WRITTEN PROBLEM —
Copy out all of the data below with no alterations.
--- Start GIVEN DATA ---
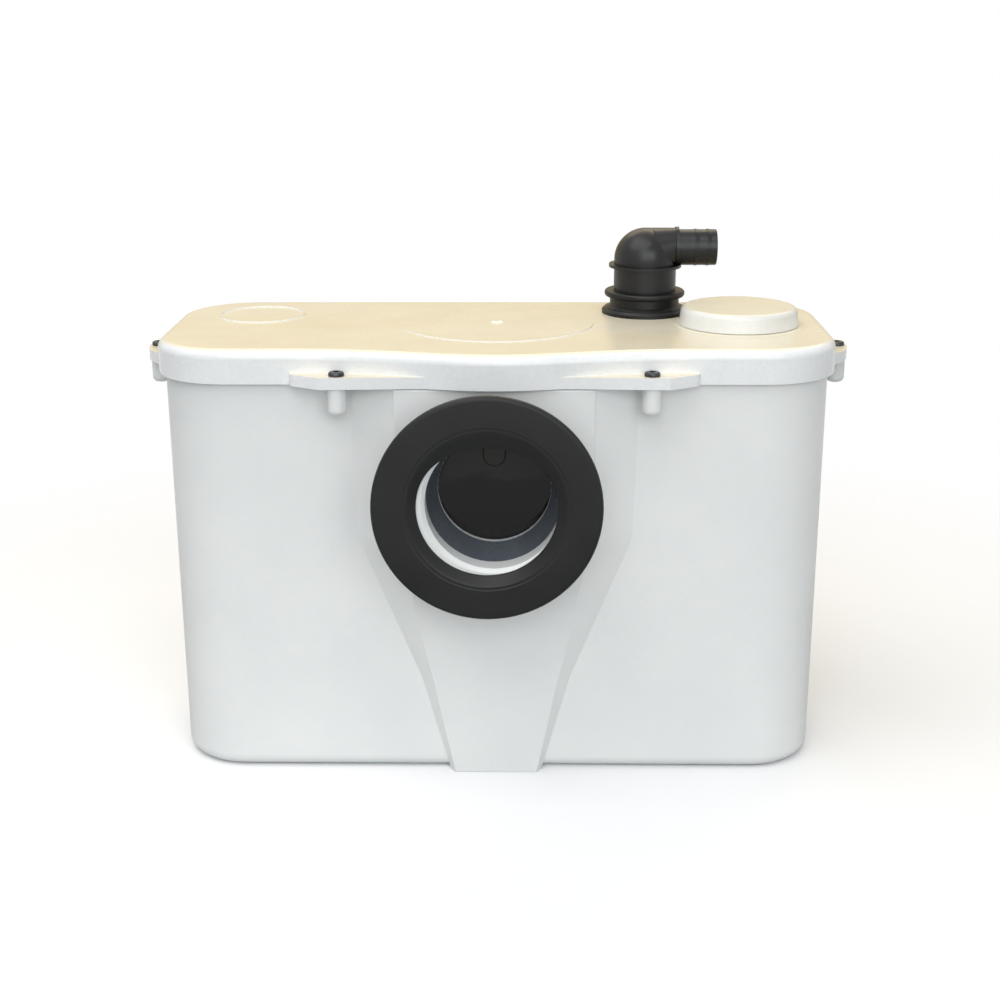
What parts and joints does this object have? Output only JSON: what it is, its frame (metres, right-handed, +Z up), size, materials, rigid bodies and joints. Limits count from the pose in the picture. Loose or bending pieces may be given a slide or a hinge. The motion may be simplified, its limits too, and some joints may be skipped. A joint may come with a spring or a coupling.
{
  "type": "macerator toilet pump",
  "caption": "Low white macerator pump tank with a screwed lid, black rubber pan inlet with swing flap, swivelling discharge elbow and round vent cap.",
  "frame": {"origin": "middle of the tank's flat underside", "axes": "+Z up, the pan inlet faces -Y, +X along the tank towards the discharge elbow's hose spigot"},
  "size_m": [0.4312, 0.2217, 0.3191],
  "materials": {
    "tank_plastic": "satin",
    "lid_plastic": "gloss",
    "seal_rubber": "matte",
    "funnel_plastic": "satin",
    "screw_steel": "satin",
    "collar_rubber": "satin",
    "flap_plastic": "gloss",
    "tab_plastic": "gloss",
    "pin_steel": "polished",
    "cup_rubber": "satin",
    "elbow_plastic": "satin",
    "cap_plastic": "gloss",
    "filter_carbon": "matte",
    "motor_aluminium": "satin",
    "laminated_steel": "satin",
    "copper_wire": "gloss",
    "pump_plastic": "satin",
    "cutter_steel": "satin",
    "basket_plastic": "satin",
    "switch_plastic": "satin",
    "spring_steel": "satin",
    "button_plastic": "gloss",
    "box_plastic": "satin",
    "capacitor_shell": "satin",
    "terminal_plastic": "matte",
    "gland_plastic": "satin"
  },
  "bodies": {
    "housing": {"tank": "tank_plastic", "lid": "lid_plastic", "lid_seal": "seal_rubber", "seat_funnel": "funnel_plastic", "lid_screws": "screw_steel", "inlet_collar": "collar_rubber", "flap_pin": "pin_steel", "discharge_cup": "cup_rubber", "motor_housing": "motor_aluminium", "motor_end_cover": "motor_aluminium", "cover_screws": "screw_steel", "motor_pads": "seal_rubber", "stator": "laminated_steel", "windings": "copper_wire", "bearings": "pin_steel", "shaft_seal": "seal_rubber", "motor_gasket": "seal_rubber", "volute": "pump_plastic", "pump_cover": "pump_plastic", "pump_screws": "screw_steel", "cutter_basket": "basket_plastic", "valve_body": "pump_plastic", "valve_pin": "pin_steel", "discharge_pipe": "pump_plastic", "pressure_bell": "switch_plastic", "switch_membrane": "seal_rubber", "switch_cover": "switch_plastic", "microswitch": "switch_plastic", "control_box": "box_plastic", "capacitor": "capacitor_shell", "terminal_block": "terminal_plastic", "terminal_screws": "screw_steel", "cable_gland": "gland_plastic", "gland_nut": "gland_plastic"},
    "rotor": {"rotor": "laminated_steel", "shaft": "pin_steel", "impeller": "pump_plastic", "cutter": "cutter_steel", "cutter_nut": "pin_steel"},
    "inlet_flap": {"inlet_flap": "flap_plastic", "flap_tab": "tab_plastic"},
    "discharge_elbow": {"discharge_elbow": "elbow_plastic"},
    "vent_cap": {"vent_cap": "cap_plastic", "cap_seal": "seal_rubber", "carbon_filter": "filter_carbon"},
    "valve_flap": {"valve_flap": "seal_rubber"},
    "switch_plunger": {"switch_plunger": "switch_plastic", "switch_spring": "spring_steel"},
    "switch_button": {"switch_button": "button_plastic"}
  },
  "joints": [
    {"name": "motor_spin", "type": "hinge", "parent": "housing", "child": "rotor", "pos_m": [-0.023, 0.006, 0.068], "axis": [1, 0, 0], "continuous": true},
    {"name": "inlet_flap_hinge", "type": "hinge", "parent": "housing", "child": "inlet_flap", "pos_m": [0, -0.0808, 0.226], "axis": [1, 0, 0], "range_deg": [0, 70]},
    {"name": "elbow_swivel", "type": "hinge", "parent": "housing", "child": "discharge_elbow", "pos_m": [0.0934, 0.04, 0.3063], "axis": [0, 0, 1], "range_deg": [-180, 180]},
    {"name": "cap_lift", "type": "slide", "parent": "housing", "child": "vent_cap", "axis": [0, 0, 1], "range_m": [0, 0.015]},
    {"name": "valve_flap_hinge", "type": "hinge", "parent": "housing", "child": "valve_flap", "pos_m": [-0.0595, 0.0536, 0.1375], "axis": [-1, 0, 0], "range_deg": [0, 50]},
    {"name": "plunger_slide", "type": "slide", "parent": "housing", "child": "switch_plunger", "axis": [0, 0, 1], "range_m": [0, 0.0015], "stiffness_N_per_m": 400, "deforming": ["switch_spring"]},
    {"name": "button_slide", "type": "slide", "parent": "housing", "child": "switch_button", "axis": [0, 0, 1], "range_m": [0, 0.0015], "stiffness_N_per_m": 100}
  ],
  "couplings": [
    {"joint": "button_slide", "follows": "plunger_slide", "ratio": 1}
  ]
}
--- End GIVEN DATA ---
OUTPUT FOR THIS EXERCISE —
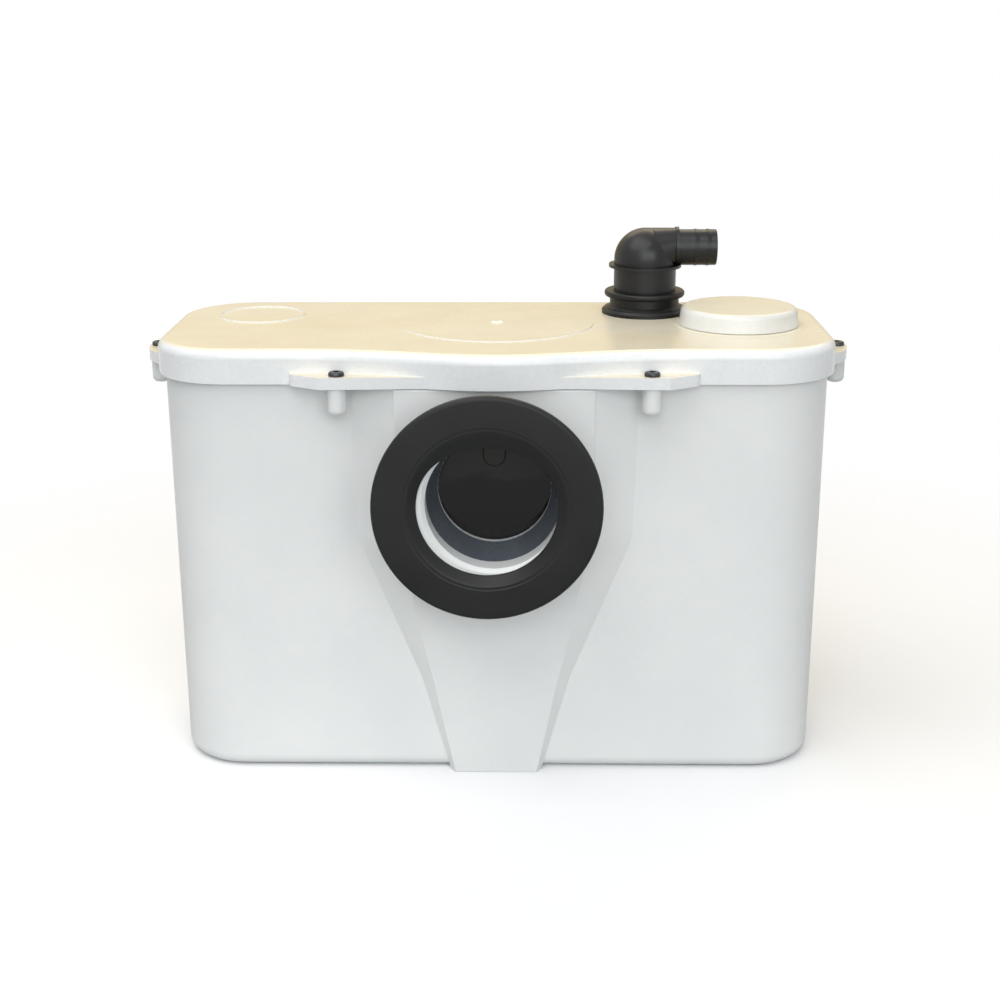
What parts and joints does this object have? Output only JSON: what it is, its frame (metres, right-handed, +Z up), size, materials, rigid bodies and joints. Limits count from the pose in the picture. Loose or bending pieces may be given a slide or a hinge. The motion may be simplified, its limits too, and some joints may be skipped. A joint may come with a spring or a coupling.
{
  "type": "macerator toilet pump",
  "caption": "Low white macerator pump tank with a screwed lid, black rubber pan inlet with swing flap, swivelling discharge elbow and round vent cap.",
  "frame": {"origin": "middle of the tank's flat underside", "axes": "+Z up, the pan inlet faces -Y, +X along the tank towards the discharge elbow's hose spigot"},
  "size_m": [0.4312, 0.2217, 0.3191],
  "materials": {
    "tank_plastic": "satin",
    "lid_plastic": "gloss",
    "seal_rubber": "matte",
    "funnel_plastic": "satin",
    "screw_steel": "satin",
    "collar_rubber": "satin",
    "flap_plastic": "gloss",
    "tab_plastic": "gloss",
    "pin_steel": "polished",
    "cup_rubber": "satin",
    "elbow_plastic": "satin",
    "cap_plastic": "gloss",
    "filter_carbon": "matte",
    "motor_aluminium": "satin",
    "laminated_steel": "satin",
    "copper_wire": "gloss",
    "pump_plastic": "satin",
    "cutter_steel": "satin",
    "basket_plastic": "satin",
    "switch_plastic": "satin",
    "spring_steel": "satin",
    "button_plastic": "gloss",
    "box_plastic": "satin",
    "capacitor_shell": "satin",
    "terminal_plastic": "matte",
    "gland_plastic": "satin"
  },
  "bodies": {
    "housing": {"tank": "tank_plastic", "lid": "lid_plastic", "lid_seal": "seal_rubber", "seat_funnel": "funnel_plastic", "lid_screws": "screw_steel", "inlet_collar": "collar_rubber", "flap_pin": "pin_steel", "discharge_cup": "cup_rubber", "motor_housing": "motor_aluminium", "motor_end_cover": "motor_aluminium", "cover_screws": "screw_steel", "motor_pads": "seal_rubber", "stator": "laminated_steel", "windings": "copper_wire", "bearings": "pin_steel", "shaft_seal": "seal_rubber", "motor_gasket": "seal_rubber", "volute": "pump_plastic", "pump_cover": "pump_plastic", "pump_screws": "screw_steel", "cutter_basket": "basket_plastic", "valve_body": "pump_plastic", "valve_pin": "pin_steel", "discharge_pipe": "pump_plastic", "pressure_bell": "switch_plastic", "switch_membrane": "seal_rubber", "switch_cover": "switch_plastic", "microswitch": "switch_plastic", "control_box": "box_plastic", "capacitor": "capacitor_shell", "terminal_block": "terminal_plastic", "terminal_screws": "screw_steel", "cable_gland": "gland_plastic", "gland_nut": "gland_plastic"},
    "rotor": {"rotor": "laminated_steel", "shaft": "pin_steel", "impeller": "pump_plastic", "cutter": "cutter_steel", "cutter_nut": "pin_steel"},
    "inlet_flap": {"inlet_flap": "flap_plastic", "flap_tab": "tab_plastic"},
    "discharge_elbow": {"discharge_elbow": "elbow_plastic"},
    "vent_cap": {"vent_cap": "cap_plastic", "cap_seal": "seal_rubber", "carbon_filter": "filter_carbon"},
    "valve_flap": {"valve_flap": "seal_rubber"},
    "switch_plunger": {"switch_plunger": "switch_plastic", "switch_spring": "spring_steel"},
    "switch_button": {"switch_button": "button_plastic"}
  },
  "joints": [
    {"name": "motor_spin", "type": "hinge", "parent": "housing", "child": "rotor", "pos_m": [-0.023, 0.006, 0.068], "axis": [1, 0, 0], "continuous": true},
    {"name": "inlet_flap_hinge", "type": "hinge", "parent": "housing", "child": "inlet_flap", "pos_m": [0, -0.0808, 0.226], "axis": [1, 0, 0], "range_deg": [0, 70]},
    {"name": "elbow_swivel", "type": "hinge", "parent": "housing", "child": "discharge_elbow", "pos_m": [0.0934, 0.04, 0.3063], "axis": [0, 0, 1], "range_deg": [-180, 180]},
    {"name": "cap_lift", "type": "slide", "parent": "housing", "child": "vent_cap", "axis": [0, 0, 1], "range_m": [0, 0.015]},
    {"name": "valve_flap_hinge", "type": "hinge", "parent": "housing", "child": "valve_flap", "pos_m": [-0.0595, 0.0536, 0.1375], "axis": [-1, 0, 0], "range_deg": [0, 50]},
    {"name": "plunger_slide", "type": "slide", "parent": "housing", "child": "switch_plunger", "axis": [0, 0, 1], "range_m": [0, 0.0015], "stiffness_N_per_m": 400, "deforming": ["switch_spring"]},
    {"name": "button_slide", "type": "slide", "parent": "housing", "child": "switch_button", "axis": [0, 0, 1], "range_m": [0, 0.0015], "stiffness_N_per_m": 100}
  ],
  "couplings": [
    {"joint": "button_slide", "follows": "plunger_slide", "ratio": 1}
  ]
}